Didn't somebody once propose this good idea years ago? Why wasn't'the it done?

Anonymous said...

Paulie Conehead: "My people arrived in this country from France on a flying ship like this."

georgetheatheist said...

And ideal location for a blimp port?

A masthead at the top of the Queens Plaza Clock Tower.

Anonymous said...

In other words We don't want drones filming us as we take bribes or patronize hookers,with all the politicians going to jail we need some laws that protect Us,you people elected us to rip you off and control you,let us do our job, dam it!!
Do you know how much money a Hair Plug job cost?

Anonymous said...

Blimps make good target practice too!

Alan Gross said...

I recently wrote to a city counsel member proposing legislation to ban helicopter sightseeing.
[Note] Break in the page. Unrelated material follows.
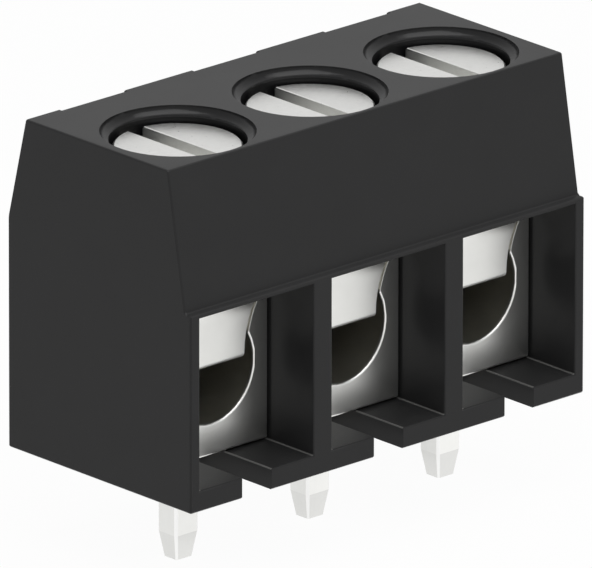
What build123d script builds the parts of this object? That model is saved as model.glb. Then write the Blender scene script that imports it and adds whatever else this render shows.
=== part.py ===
from build123d import *
import math
import os

# Printed circuit board terminal block with three poles, in millimetres.
# X runs along the row, the wires enter from -Y and the screws turn about Z.
# The origin is on the middle solder pin's axis, in the plane of the board.

# The row
pole_count = 3
pole_pitch = 5.0

# Outside of the housing, with setbacks measured from its front and back faces
housing_depth = 7.6
housing_height = 9.9
front_to_pin = 3.27
front_frame_step = 0.24
top_front_setback = 0.94
back_wall_height = 6.86
top_back_setback = 0.74
outer_edge_chamfer = 0.05
back_groove_width = 2.5
back_groove_depth = 0.15

# Window and cavity for one clamp
partition_thickness = 0.7
window_height = 5.08
sill_height = 0.62
window_rim = 0.15
clamp_rear_clearance = 0.3
window_edge_radius = 0.05
snap_bead_radius = 0.1

# Slot in the sill that the solder pin slides along
pin_slot_clearance = 0.12

# Well above each screw
head_clearance = 0.12
well_cove_radius = 0.25

# Clamping screw
head_diameter = 3.66
head_height = 1.4
head_sink = 0.39
head_rim_chamfer = 0.07
slot_width = 0.57
slot_depth = 0.8
thread_diameter = 2.0
tip_diameter = 1.55
tip_length = 0.7
tip_chamfer = 0.12
thread_clearance = 0.02

# Wire guard, a front plate with a lanced tongue and a flange over the clamp body
sheet = 0.12
guard_side_clearance = 0.075
guard_bottom_clearance = 0.06
guard_plate_setback = 1.85
guard_top_clearance = 0.11
guard_flange_length = 3.1
guard_bend_radius = 0.2
flange_hole_clearance = 0.15
wire_hole_radius = 1.565
wire_hole_web = 0.935
tongue_root_cover = 0.54
tongue_root_half_width = 1.65
tongue_half_width = 1.22
tongue_kerf = 0.09
tongue_bend_radius = 0.09
tongue_above_hole_centre = 0.15
screw_rest_gap = 0.035

# Clamp body, a drawn brass section cut to length
clamp_side_clearance = 0.05
clamp_length = 4.1
chamber_margin = 0.07
thread_bar_height = 1.45
clamp_edge_radius = 0.12

# Solder pin, staked in the clamp body's floor
pin_width = 0.88
pin_thickness = 0.79
pin_length = 2.7
pin_edge_chamfer = 0.07
pin_taper_length = 0.77
pin_tip_share = 0.69

# Places worked out from the sizes above
row_width = pole_count * pole_pitch
window_width = pole_pitch - partition_thickness
front_y = -front_to_pin
back_y = front_y + housing_depth
plate_y = front_y + guard_plate_setback
clamp_front_y = plate_y + sheet
clamp_rear_y = clamp_front_y + clamp_length
cavity_rear_y = clamp_rear_y + clamp_rear_clearance
window_top = sill_height + window_height
front_frame_height = window_top + window_rim
clamp_top = window_top - guard_top_clearance - sheet
guard_bottom = sill_height + guard_bottom_clearance
wire_hole_height = guard_bottom + wire_hole_web + wire_hole_radius
tongue_root_height = clamp_top - tongue_root_cover
tongue_floor_height = wire_hole_height + tongue_above_hole_centre
tongue_flat_end = tongue_floor_height + tongue_bend_radius
chamber_radius = wire_hole_radius + chamber_margin
chamber_floor = wire_hole_height - chamber_radius
chamber_ceiling = clamp_top - thread_bar_height
well_radius = head_diameter / 2 + head_clearance
head_top = housing_height - head_sink
head_bottom = head_top - head_height
tongue_top = tongue_floor_height + sheet / 2
screw_tip = tongue_top + screw_rest_gap
pole_places = [(pole - (pole_count - 1) / 2) * pole_pitch for pole in range(pole_count)]


def block(width, y_from, y_to, z_from, z_to):
    """A rectangular solid centred on X between two depths and two heights."""
    centre = (0, (y_from + y_to) / 2, (z_from + z_to) / 2)
    return Pos(*centre) * Box(width, y_to - y_from, z_to - z_from)


def side_profile(inset=0.0):
    """The housing's end outline, with its back moved inwards by a groove's depth."""
    points = [
        (front_y, 0),
        (front_y, front_frame_height),
        (front_y + front_frame_step, front_frame_height),
        (front_y + top_front_setback, housing_height),
        (back_y - top_back_setback - inset, housing_height),
        (back_y - inset, back_wall_height),
        (back_y - inset, 0),
    ]
    return Plane.YZ * make_face(Polyline(*points, close=True))


def back_groove():
    """The shallow band that is taken out of the slanted and upright back of a pole."""
    width = back_groove_width
    whole = extrude(side_profile(), amount=width / 2, both=True)
    kept = extrude(side_profile(back_groove_depth), amount=width / 2, both=True)
    return whole - kept


def screw_well():
    """The well down to the clamp cavity, with a cove cut round its mouth."""
    mouth_radius = well_radius + well_cove_radius
    cove_floor = housing_height - well_cove_radius
    cove = CenterArc((well_radius, housing_height), well_cove_radius, start_angle=270, arc_size=90)
    outline = cove + Polyline(
        (mouth_radius, housing_height),
        (0, housing_height),
        (0, window_top),
        (well_radius, window_top),
        (well_radius, cove_floor),
    )
    return revolve(Plane.XZ * make_face(outline), Axis.Z)


def pin_slot():
    """The slot in the sill, open in front and rounded behind the pin."""
    width = pin_width + 2 * pin_slot_clearance
    straight = block(width, front_y, 0, 0, sill_height)
    end = Pos(0, 0, sill_height / 2) * Cylinder(width / 2, sill_height)
    return straight + end


def snap_bead():
    """The half-round bead on the cavity's ceiling that keeps the clamp from sliding out."""
    bead_y = plate_y - snap_bead_radius
    rod = Rot(0, 90, 0) * Cylinder(snap_bead_radius, window_width)
    return Pos(0, bead_y, window_top) * rod


def housing():
    """The one moulded housing of the whole row."""
    outside = extrude(side_profile(), amount=row_width / 2, both=True)
    end_edges = outside.faces().sort_by(Axis.X)[-1].edges() + outside.faces().sort_by(Axis.X)[0].edges()
    long_edges = outside.edges().filter_by(Axis.X)
    body = chamfer(end_edges + long_edges, outer_edge_chamfer)
    for x in pole_places:
        cavity = block(window_width, front_y, cavity_rear_y, sill_height, window_top)
        body -= Pos(x, 0, 0) * (cavity + screw_well() + pin_slot() + back_groove())
    for x in pole_places:
        body += Pos(x, 0, 0) * snap_bead()
    in_front = body.edges().filter_by_position(Axis.Y, front_y - 0.001, front_y + 0.001)
    window_edges = in_front.filter_by_position(Axis.Z, sill_height, window_top)
    return fillet(window_edges, window_edge_radius)


def screw():
    """A cheese-head screw with a blade slot along Y and a plain tip."""
    thread_end = screw_tip + tip_length
    radius = head_diameter / 2
    points = [
        (0, head_top),
        (radius - head_rim_chamfer, head_top),
        (radius, head_top - head_rim_chamfer),
        (radius, head_bottom),
        (thread_diameter / 2, head_bottom),
        (thread_diameter / 2, thread_end),
        (tip_diameter / 2, thread_end - (thread_diameter - tip_diameter) / 2),
        (tip_diameter / 2, screw_tip + tip_chamfer),
        (tip_diameter / 2 - tip_chamfer, screw_tip),
        (0, screw_tip),
    ]
    turned = revolve(Plane.XZ * make_face(Polyline(*points, close=True)), Axis.Z)
    slot = block(slot_width, -radius, radius, head_top - slot_depth, head_top)
    return turned - slot


def flap_face(side_gap=0.0):
    """The upright part of the tongue, or what it leaves with a gap beside it. It widens upwards."""
    foot = (tongue_half_width + side_gap, tongue_flat_end)
    root = (tongue_root_half_width + side_gap, tongue_root_height)
    right = TangentArc(foot, root, tangent=(0, 1))
    left = mirror(right, Plane.YZ)
    return make_face(right + left + Line(right @ 0, left @ 0) + Line(right @ 1, left @ 1))


def opening():
    """The hole for the wire and the slits that free the tongue from the plate, seen from the front."""
    hole = Pos(0, wire_hole_height) * Circle(wire_hole_radius)
    return hole + flap_face(tongue_kerf) - flap_face()


def guard_plate():
    """The front plate with the upright part of its tongue, and the flange over the clamp body."""
    width = window_width - 2 * guard_side_clearance
    middle = plate_y + sheet / 2
    flange_height = clamp_top + sheet / 2
    path = FilletPolyline(
        (middle, guard_bottom),
        (middle, flange_height),
        (middle + guard_flange_length, flange_height),
        radius=guard_bend_radius,
    )
    bent = extrude(Plane.YZ * trace(path, sheet), amount=width / 2, both=True)
    cut = extrude(Plane.XZ * opening(), amount=2 * sheet, both=True)
    hole_radius = thread_diameter / 2 + flange_hole_clearance
    screw_hole = Pos(0, 0, flange_height) * Cylinder(hole_radius, 4 * sheet)
    return bent - Pos(0, middle, 0) * cut - screw_hole


def guard_tongue():
    """The rest of the blank, bent back under the screw, with its round end."""
    middle = plate_y + sheet / 2
    bend_end = (middle + tongue_bend_radius, tongue_floor_height)
    bend = TangentArc((middle, tongue_flat_end), bend_end, tangent=(0, -1))
    blank_radius = wire_hole_radius - tongue_kerf
    blank_end = wire_hole_height - blank_radius
    run_length = tongue_flat_end - blank_end - bend.length
    reach_end = (bend_end[0] + run_length, tongue_floor_height)
    section = trace(bend, sheet) + trace(Line(bend_end, reach_end), sheet)
    strip = extrude(Plane.YZ * section, amount=tongue_half_width, both=True)
    end_disc = Pos(0, reach_end[0] - blank_radius, tongue_floor_height) * Cylinder(blank_radius, 4 * sheet)
    return strip & end_disc


def wire_guard():
    """Front plate, flange and tongue are one stamped and bent sheet."""
    return guard_plate() + guard_tongue()


def clamp_body():
    """The cage behind the guard: thread bar, cheeks, wire chamber and floor."""
    width = window_width - 2 * clamp_side_clearance
    cage = block(width, clamp_front_y, clamp_rear_y, sill_height, clamp_top)
    cage = fillet(cage.edges().filter_by(Axis.Y), clamp_edge_radius)
    top_front_edge = cage.faces().sort_by(Axis.Y)[0].edges().sort_by(Axis.Z)[-1]
    cage = fillet(top_front_edge, guard_bend_radius - sheet / 2)
    chamber_face = Pos(0, wire_hole_height) * Circle(chamber_radius)
    chamber_face -= Pos(0, chamber_ceiling) * Rectangle(
        4 * chamber_radius, 2 * chamber_radius, align=(Align.CENTER, Align.MIN)
    )
    chamber = Pos(0, clamp_rear_y, 0) * extrude(Plane.XZ * chamber_face, amount=clamp_length)
    bore_radius = thread_diameter / 2 + thread_clearance
    bore_height = clamp_top - wire_hole_height
    bore = Pos(0, 0, clamp_top - bore_height / 2) * Cylinder(bore_radius, bore_height)
    pin_hole = block(pin_width, -pin_thickness / 2, pin_thickness / 2, sill_height, wire_hole_height)
    return cage - chamber - bore - pin_hole


def solder_pin():
    """A rectangular pin with broken edges, staked in the clamp body and tapered at its tip."""
    top = chamber_floor
    shank_end = -pin_length + pin_taper_length
    section = Rectangle(pin_width, pin_thickness)
    section = chamfer(section.vertices(), pin_edge_chamfer)
    shank = Pos(0, 0, shank_end) * extrude(section, amount=top - shank_end)
    tip_section = scale(section, by=pin_tip_share)
    taper = loft([Pos(0, 0, -pin_length) * tip_section, Pos(0, 0, shank_end) * section])
    return shank + taper


os.makedirs("parts", exist_ok=True)
export_step(housing(), "parts/housing.step")
for number, x in enumerate(pole_places, start=1):
    export_step(Pos(x, 0, 0) * screw(), f"parts/screw_{number}.step")
    export_step(Pos(x, 0, 0) * wire_guard(), f"parts/wire_guard_{number}.step")
    export_step(Pos(x, 0, 0) * clamp_body(), f"parts/clamp_body_{number}.step")
    export_step(Pos(x, 0, 0) * solder_pin(), f"parts/solder_pin_{number}.step")
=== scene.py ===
import math

import bmesh
import bpy
from mathutils import Matrix, Vector


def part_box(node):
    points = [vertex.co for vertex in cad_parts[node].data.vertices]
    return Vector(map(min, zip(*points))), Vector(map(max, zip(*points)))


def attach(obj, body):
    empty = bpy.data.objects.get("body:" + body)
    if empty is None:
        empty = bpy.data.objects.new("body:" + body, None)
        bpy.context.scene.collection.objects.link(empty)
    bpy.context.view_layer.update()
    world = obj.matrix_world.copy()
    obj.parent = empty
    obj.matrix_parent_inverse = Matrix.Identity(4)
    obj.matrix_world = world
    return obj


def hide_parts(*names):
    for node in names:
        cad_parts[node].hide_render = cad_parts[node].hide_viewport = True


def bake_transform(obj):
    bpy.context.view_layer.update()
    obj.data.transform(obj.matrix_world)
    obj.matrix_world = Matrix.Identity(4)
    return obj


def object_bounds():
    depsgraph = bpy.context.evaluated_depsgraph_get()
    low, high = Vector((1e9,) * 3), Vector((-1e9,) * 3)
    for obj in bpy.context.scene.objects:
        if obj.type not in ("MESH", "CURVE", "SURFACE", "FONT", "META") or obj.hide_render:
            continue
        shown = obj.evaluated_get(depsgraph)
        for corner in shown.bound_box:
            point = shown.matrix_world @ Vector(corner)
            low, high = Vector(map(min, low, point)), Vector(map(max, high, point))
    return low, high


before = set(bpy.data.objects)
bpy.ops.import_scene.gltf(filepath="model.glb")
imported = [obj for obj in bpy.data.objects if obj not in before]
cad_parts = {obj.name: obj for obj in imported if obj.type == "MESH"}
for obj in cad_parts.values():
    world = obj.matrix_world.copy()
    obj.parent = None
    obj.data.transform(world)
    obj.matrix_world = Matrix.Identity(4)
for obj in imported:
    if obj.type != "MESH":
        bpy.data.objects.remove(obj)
cad_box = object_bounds()


# Housing
# One block of glass-filled polyamide, moulded in charcoal grey in a spark-eroded cavity, which
# leaves a fine even grain. Its window edges and outer edges are only just broken.
MM = 0.001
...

For the past decade and a half or so, I've been unable to find suitable property for a blimp sightseeing venue. Unfortunately, all the sites I felt could work were unavailable for one reason or another. My favorite location was (and still is) the disused Flushing Airport site. Until members of the city council recognize this alternative and recommend a safe and viable piece of property, it will never happen.

Anonymous said...

Back on the July Fourth weekend there was a drone flying up and down Rockaway Beach right over our heads and when I asked the lifeguard supervisor he said the guy does it all the time.He said it was legal as long as it didn't go above 1,000 feet because it might interfere with planes.
Next day in Elmhurst Park a guy had a remote controlled helicopter with a three foot blade that was whirling at high speeds and kids were playing nearby.
I wrote the Park's Dept. to ask what the policy was on these dangerous activities and I received a letter informing me that it is illegal to operate these devices in city parks and beaches except in designated areas.
When I was a kid my father and I would fly our hand controlled plane in the model plane field in Forest Park.I don't see anyone using the field anymore when I drive by.I guess with the remote controlled devices they just don't want to stay in a small area but when they crash people can get hurt. A couple years ago a guy got killed by his own helicopter in an area off the Belt Parkway.
Park dept.says it will inform employees about the regulations.

Anonymous said...

When you have spent a few hundred on these, it's kind of boring to fly them in a spot away from people and aircraft. Being callous about the danger posed goes with the territory.